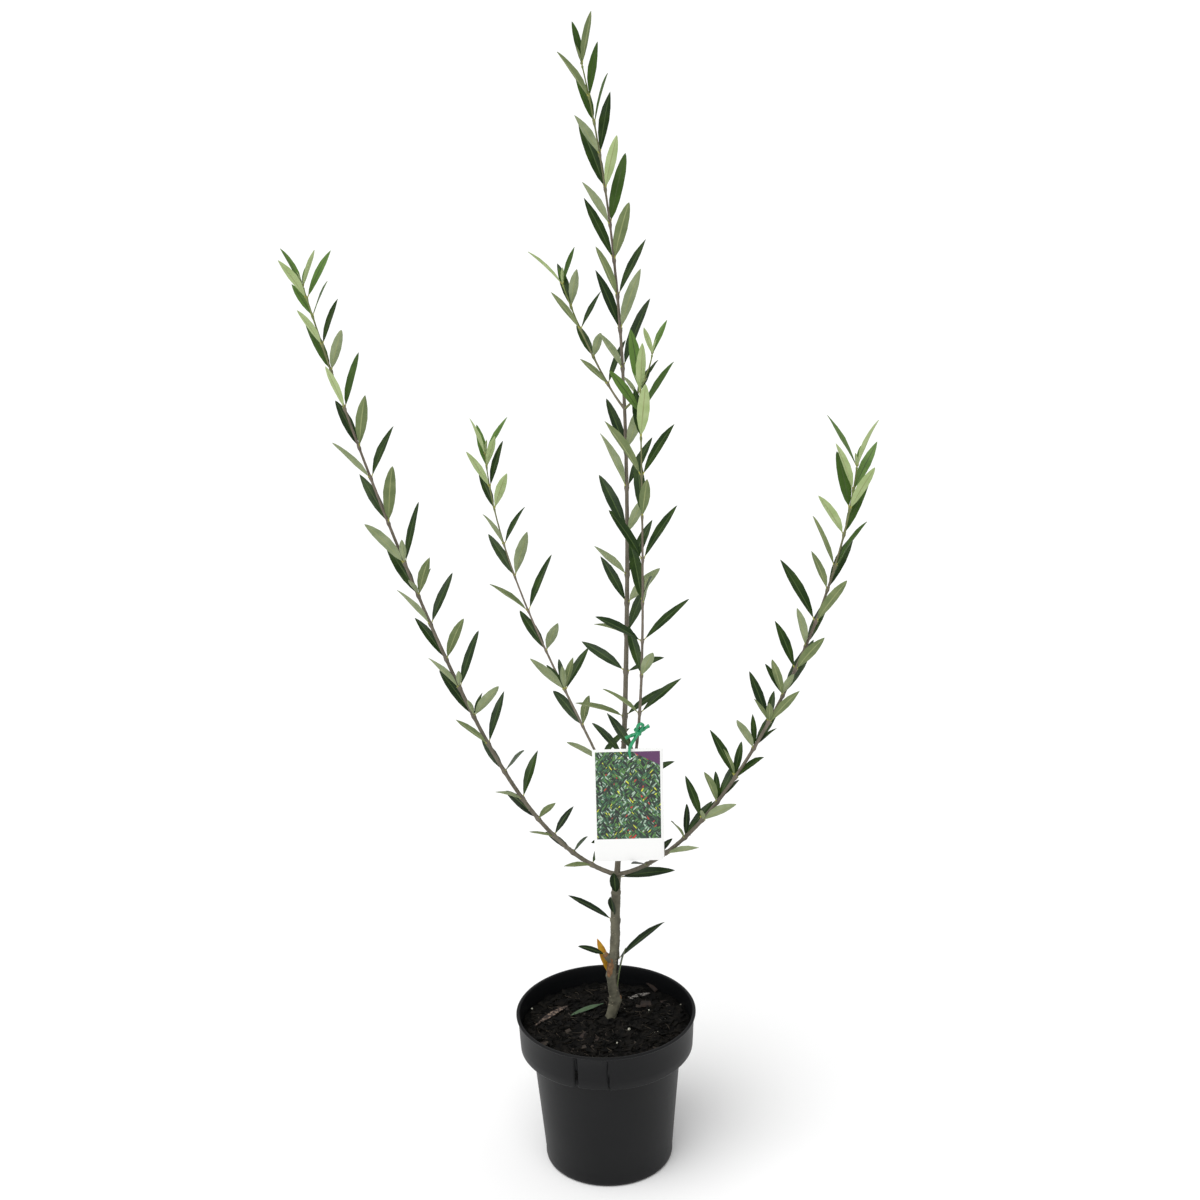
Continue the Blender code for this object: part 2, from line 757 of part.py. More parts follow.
def make_foliage(paths, solids, plans, finishes):
    """Lone leaves on the bare limbs, then each mass: one stem with its leaf pairs fused on."""
    obstacles = {name: tree_of(obj) for name, obj in solids.items()}
    masses = []
    for name in BOUGHS:
        for number, (start, end) in enumerate(stretches(name, plans[name]), 1):
            title = f"{name}_foliage_{number}"
            top = end - (CLEAR if end < LIMBS[name]["length"] else 0)
            stem = stem_object(title, paths[name], start, top, STEM_SIDES, finish=finishes["leaf"])
            masses.append((name, start, end, stem))
            obstacles[title] = tree_of(stem)
    for name in BOUGHS:
        for number, (spot, leaves) in enumerate(plans[name][: FOLIAGE[name]["bare"]], 1):
            title = f"{name}_leaf_{number}"
            others = list(obstacles.values())
            pair = leaf_pair(title, paths[name], spot, leaves, others, finishes["leaf"], obstacles[name])
            for leaf in pair:
                solids[leaf.name] = leaf
                obstacles[leaf.name] = tree_of(leaf)
    make_trunk_leaves(paths, solids, obstacles, finishes)
    for name, start, end, stem in masses:
        others = [tree for key, tree in obstacles.items() if key != stem.name]
        parts = []
        if name == "leader" and start < TWIG_FORK < end:
            parts.extend(make_twigs(paths, plans, others, finishes))
        for number, (spot, leaves) in enumerate(plans[name]):
            if start < spot <= end:
                pair = leaf_pair(f"part_{number}", paths[name], spot, leaves, others, finishes["leaf"])
                others.extend(tree_of(leaf) for leaf in pair)
                parts.extend(pair)
        fuse(stem, parts)
        obstacles[stem.name] = tree_of(stem)
        solids[stem.name] = stem


def make_twigs(paths, plans, others, finishes):
    """The two side twigs of the leader, as loose parts for its mass. Their leaves join the obstacles."""
    parts = []
    for name in TWIGS:
        path = paths[name]
        parts.append(stem_object(name, path, 0.0, path["length"], STEM_SIDES, finish=finishes["leaf"]))
        for number, (spot, leaves) in enumerate(plans[name]):
            pair = leaf_pair(f"{name}_{number}", path, spot, leaves, others, finishes["leaf"])
            others.extend(tree_of(leaf) for leaf in pair)
            parts.extend(pair)
    return parts


def make_trunk_leaves(paths, solids, obstacles, finishes):
    path = paths["trunk"]
    for number, (height, heading, opening, size, twist) in enumerate(TRUNK_LEAVES, 1):
        name = f"trunk_leaf_{number}"
        finish = finishes["yellow_leaf"] if number == YELLOW_LEAF else finishes["leaf"]
        tangent = at(path, height)[1]
        away = square_to(radial(heading), tangent)
        turned = math.radians(twist)
        leaf = lone_leaf(name, path, height, tangent, away, opening, size, turned, obstacles["trunk"], finish)
        solids[name] = leaf
        obstacles[name] = tree_of(leaf)
    point, tangent, radius = at(path, STUB["height"])
    rise = math.radians(STUB["rise"])
    axis = math.cos(rise) * radial(STUB["heading"]) + math.sin(rise) * tangent
    end = point + axis * (STUB["length"] + radius * PEG_REACH + CLEAR)
    away = radial(STUB_LEAF["heading"])
    verts, faces = leaf_shape(end, tangent, away, STUB_LEAF["open"], STUB_LEAF["size"], 0.0)
    leaf = mesh_object("stub_leaf", verts, outward(verts, faces), finishes["leaf"])
    solids["stub_leaf"] = leaf


# ---- hang tag -------------------------------------------------------------------------------------


def make_tag(finish):
    """A card with rounded corners, square to Y, with a punched hole near its top edge."""
    half_width, half_height = TAG_WIDTH / 2, TAG_HEIGHT / 2
    top_z = TAG_HOLE[2] + TAG_HOLE_DROP
    outline = []
    for quarter in range(4):
        corner_x = (half_width - TAG_CORNER) * (1 if quarter in (0, 3) else -1)
        corner_z = (half_height - TAG_CORNER) * (1 if quarter in (0, 1) else -1)
        for step in range(4):
            angle = math.pi / 2 * (quarter + step / 3)
            outline.append((corner_x + TAG_CORNER * math.cos(angle), corner_z + TAG_CORNER * math.sin(angle)))
    work = bmesh.new()
    ring = [work.verts.new((x, -TAG_THICKNESS / 2, z)) for x, z in outline]
    face = work.faces.new(ring)
    made = bmesh.ops.extrude_face_region(work, geom=[face])
    moved = [item for item in made["geom"] if isinstance(item, bmesh.types.BMVert)]
    bmesh.ops.translate(work, verts=moved, vec=(0, TAG_THICKNESS, 0))
    bmesh.ops.recalc_face_normals(work, faces=work.faces)
    mesh = bpy.data.meshes.new("tag")
    work.to_mesh(mesh)
    work.free()
    mesh.materials.append(finish)
    tag = bpy.data.objects.new("tag", mesh)
    tag.location = (TAG_CENTRE_X, TAG_HOLE[1], top_z - half_height)
    bpy.context.scene.collection.objects.link(tag)
    bpy.ops.mesh.primitive_cylinder_add(
        vertices=16, radius=TAG_HOLE_RADIUS, depth=0.01, location=TAG_HOLE, rotation=(math.pi / 2, 0, 0)
    )
    cutter = bpy.context.object
    cutter.name = "tag_hole_cutter"
    cutter.hide_render = True
    cutter.display_type = "WIRE"
    hole = tag.modifiers.new("hole", "BOOLEAN")
    hole.operation = "DIFFERENCE"
    hole.object = cutter
    bpy.context.view_layer.update()
    return tag


def closed_tube(name, points, radius, sides):
    """A round section carried along a closed loop of points that lies near one plane."""
    points = np.array(points)
    tangents = np.roll(points, -1, axis=0) - np.roll(points, 1, axis=0)
    tangents /= np.linalg.norm(tangents, axis=1)[:, None]
    centred = points - points.mean(axis=0)
    normal = np.linalg.svd(centred)[2][2]
    verts = []
    for point, tangent in zip(points, tangents):
        first = normal - tangent * np.dot(normal, tangent)
        first /= np.linalg.norm(first)
        second = np.cross(tangent, first)
        for k in range(sides):
            a = 2 * math.pi * k / sides
            verts.append(point + radius * (math.cos(a) * first + math.sin(a) * second))
    faces = []
    count = len(points)
    for ring in range(count):
        for k in range(sides):
            low, low_next = ring * sides + k, ring * sides + (k + 1) % sides
            up, up_next = (ring + 1) % count * sides + k, (ring + 1) % count * sides + (k + 1) % sides
            faces.append((low, low_next, up_next))
            faces.append((low, up_next, up))
    return mesh_object(name, verts, outward(verts, faces))


def bent_rod(name, points, radius, sides):
    """A short rod through a few points."""
    points = np.array(points)
    tangents = np.gradient(points, axis=0)
    tangents /= np.linalg.norm(tangents, axis=1)[:, None]
    verts, faces = tube_shape(points, tangents, [radius] * len(points), np.array([0.0, 1.0, 0.0]), sides)
    triangles = [t for f in faces for t in ([f] if len(f) == 3 else [f[:3], (f[0], f[2], f[3])])]
    return mesh_object(name, verts, outward(verts, triangles))


def make_tie(paths, finish):
    """A band round the front bough, a loop from its knot through the tag's hole, and its loose ends."""
    point, tangent, radius = at(paths["bough_front"], TIE_HEIGHT_ON_BOUGH)
    reach = radius + CLEAR + TIE_RADIUS * 1.12
    level = np.cross(tangent, [0.0, -1.0, 0.0])
    level /= np.linalg.norm(level)
    front = np.cross(level, tangent)
    turn = np.arange(16) / 16 * 2 * math.pi
    band = [point + reach * (math.cos(a) * front + math.sin(a) * level) for a in turn]
    tie = closed_tube("tag_tie", band, TIE_RADIUS, TIE_SIDES)
    tie.data.materials.append(finish)
    knot = point + front * (reach + TIE_RADIUS)
    if knot[1] > point[1]:
        raise ValueError("the tie's knot has to face the tag")
    hole = np.array(TAG_HOLE)
    slack = TAG_THICKNESS / 2 + CLEAR * 2 + TIE_RADIUS
    over_edge = hole[2] + TAG_HOLE_DROP + TIE_RADIUS
    sag = TAG_HOLE_RADIUS * 0.15  # the loop's lowest point below the hole's centre
    loop = [knot + np.array([-0.0004, -0.0030, 0.0])]
    above = hole[2] + TAG_HOLE_RADIUS * LOOP_START
    for height in (over_edge, above):
        loop.append(np.array([hole[0], hole[1] - slack, height]))
    for angle in np.radians((225, 270, 315)):
        turned_by = slack * 0.8 * np.array([0.0, math.cos(angle), math.sin(angle) + 1])
        loop.append(hole - [0, 0, sag] + turned_by)
    for height in (above, over_edge):
        loop.append(np.array([hole[0], hole[1] + slack, height]))
    loop.append(knot + np.array([0.0, 0.0008, 0.0]))
    strap = closed_tube("strap", loop, TIE_RADIUS, TIE_SIDES)
    ends = []
    for number, way in enumerate(TIE_ENDS, 1):
        tail = [knot + np.array(way) * s for s in (0.0, 0.5, 1.0)]
        ends.append(bent_rod(f"end_{number}", tail, TIE_END_RADIUS, TIE_SIDES))
    bpy.ops.mesh.primitive_ico_sphere_add(subdivisions=1, radius=KNOT_RADIUS, location=knot - [0, 0.0012, 0])
    lump = bpy.context.object
    lump.name = "knot"
    fuse(tie, [strap, *ends, lump])
    smooth(tie)
    return tie


# ---- the whole plant ------------------------------------------------------------------------------


def clear_scene():
    for obj in list(bpy.data.objects):
        bpy.data.objects.remove(obj)


def main():
    clear_scene()
    finishes = {
        "pot": material("pot_black", (0.012, 0.012, 0.013), 0.42),
        "soil": material("potting_mix", (0.018, 0.012, 0.008), 0.95),
        "bark": material("olive_bark", (0.105, 0.098, 0.062), 0.8),
        "leaf": material("olive_leaf", (0.045, 0.085, 0.030), 0.45),
        "yellow_leaf": material("yellowed_leaf", (0.55, 0.26, 0.02), 0.6),
        "card": material("tag_card", (0.80, 0.80, 0.78), 0.4),
        "tie": material("tie_green", (0.0, 0.22, 0.08), 0.4),
    }
    paths = grown_paths()
    solids = {"pot": make_pot(finishes["pot"]), "soil": make_soil(finishes["soil"])}
    plans = {name: leaf_plan(name) for name in FOLIAGE}
    solids.update(make_limbs(paths, plans, finishes["bark"]))
    solids["tag"] = make_tag(finishes["card"])
    solids["tag_tie"] = make_tie(paths, finishes["tie"])
    make_foliage(paths, solids, plans, finishes)
    print(len(solids), "nodes")


main()
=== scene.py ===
import math
from functools import cache
import bpy
import numpy as np
from mathutils import Matrix, Vector
from mathutils.kdtree import KDTree


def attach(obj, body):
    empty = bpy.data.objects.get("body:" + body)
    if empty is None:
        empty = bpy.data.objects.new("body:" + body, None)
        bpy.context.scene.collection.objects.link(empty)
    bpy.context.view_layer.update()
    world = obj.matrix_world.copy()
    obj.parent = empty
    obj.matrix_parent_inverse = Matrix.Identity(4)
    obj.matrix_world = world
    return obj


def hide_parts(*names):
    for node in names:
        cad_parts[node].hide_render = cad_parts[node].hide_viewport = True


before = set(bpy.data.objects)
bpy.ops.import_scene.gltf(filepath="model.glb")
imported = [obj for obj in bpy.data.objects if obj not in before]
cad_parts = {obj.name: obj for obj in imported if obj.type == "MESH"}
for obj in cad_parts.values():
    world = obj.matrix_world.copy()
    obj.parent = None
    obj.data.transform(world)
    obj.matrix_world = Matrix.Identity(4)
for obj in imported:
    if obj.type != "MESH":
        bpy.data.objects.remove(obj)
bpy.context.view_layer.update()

print("frame loaded:", len(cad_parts), "solids")

plantSeed = 11  # for the leaves' places, as in the solids
dressingSeed = 5  # for everything that is only dressing
dressing = np.random.default_rng(dressingSeed)
upwards = np.array([0.0, 0.0, 1.0])
noisePrimes = {"place": (73856093, 19349663, 83492791), "seed": 2654435, "mix": 1274126177}


def unit(vectors):
    return vectors / np.linalg.norm(vectors, axis=-1, keepdims=True)


# level directions at angles from x towards y
def levelWay(turn):
    return np.stack([np.cos(turn), np.sin(turn), np.zeros_like(turn)], axis=-1)


# directions at angles from a first direction towards a second
def circleOf(turn, first, second):
    return np.cos(turn)[..., None] * first + np.sin(turn)[..., None] * second


# the angles of equal steps once round
def onceRound(count):
    return np.arange(count) / count * 2 * math.pi


# 1 at a place, falling smoothly to 0 on both sides
def hump(values, place, width, power=2):
    return np.exp(-(((values - place) / width) ** power))


# smooth noise from 0 to 1: random values on a cubic lattice, eased between the eight corners of each cell
def softNoise(points, scale, seed):
    spot = np.asarray(points, float) * scale
    cell = np.floor(spot).astype(np.int64)
    part = spot - cell
    part = part * part * (3 - 2 * part)
    total = 0
    for corner in np.ndindex(2, 2, 2):
        mixed = np.bitwise_xor.reduce((cell + corner) * noisePrimes["place"], axis=-1) ^ (seed * noisePrimes["seed"])
        mixed = (mixed ^ (mixed >> 13)) * noisePrimes["mix"] & 0x7FFFFFFF
        weight = np.prod(np.where(corner, part, 1 - part), axis=-1)
        total = total + ((mixed >> 7) % 65536) / 65535 * weight
    return total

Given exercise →
Retype only this portion of the data above: the line containing "fuse(tie, [strap, *ends, lump])", the line containing "before = set(bpy.data.objects)", and all lines between them, exactly.

Finished exercise →
    fuse(tie, [strap, *ends, lump])
    smooth(tie)
    return tie


# ---- the whole plant ------------------------------------------------------------------------------


def clear_scene():
    for obj in list(bpy.data.objects):
        bpy.data.objects.remove(obj)


def main():
    clear_scene()
    finishes = {
        "pot": material("pot_black", (0.012, 0.012, 0.013), 0.42),
        "soil": material("potting_mix", (0.018, 0.012, 0.008), 0.95),
        "bark": material("olive_bark", (0.105, 0.098, 0.062), 0.8),
        "leaf": material("olive_leaf", (0.045, 0.085, 0.030), 0.45),
        "yellow_leaf": material("yellowed_leaf", (0.55, 0.26, 0.02), 0.6),
        "card": material("tag_card", (0.80, 0.80, 0.78), 0.4),
        "tie": material("tie_green", (0.0, 0.22, 0.08), 0.4),
    }
    paths = grown_paths()
    solids = {"pot": make_pot(finishes["pot"]), "soil": make_soil(finishes["soil"])}
    plans = {name: leaf_plan(name) for name in FOLIAGE}
    solids.update(make_limbs(paths, plans, finishes["bark"]))
    solids["tag"] = make_tag(finishes["card"])
    solids["tag_tie"] = make_tie(paths, finishes["tie"])
    make_foliage(paths, solids, plans, finishes)
    print(len(solids), "nodes")


main()
=== scene.py ===
import math
from functools import cache
import bpy
import numpy as np
from mathutils import Matrix, Vector
from mathutils.kdtree import KDTree


def attach(obj, body):
    empty = bpy.data.objects.get("body:" + body)
    if empty is None:
        empty = bpy.data.objects.new("body:" + body, None)
        bpy.context.scene.collection.objects.link(empty)
    bpy.context.view_layer.update()
    world = obj.matrix_world.copy()
    obj.parent = empty
    obj.matrix_parent_inverse = Matrix.Identity(4)
    obj.matrix_world = world
    return obj


def hide_parts(*names):
    for node in names:
        cad_parts[node].hide_render = cad_parts[node].hide_viewport = True


before = set(bpy.data.objects)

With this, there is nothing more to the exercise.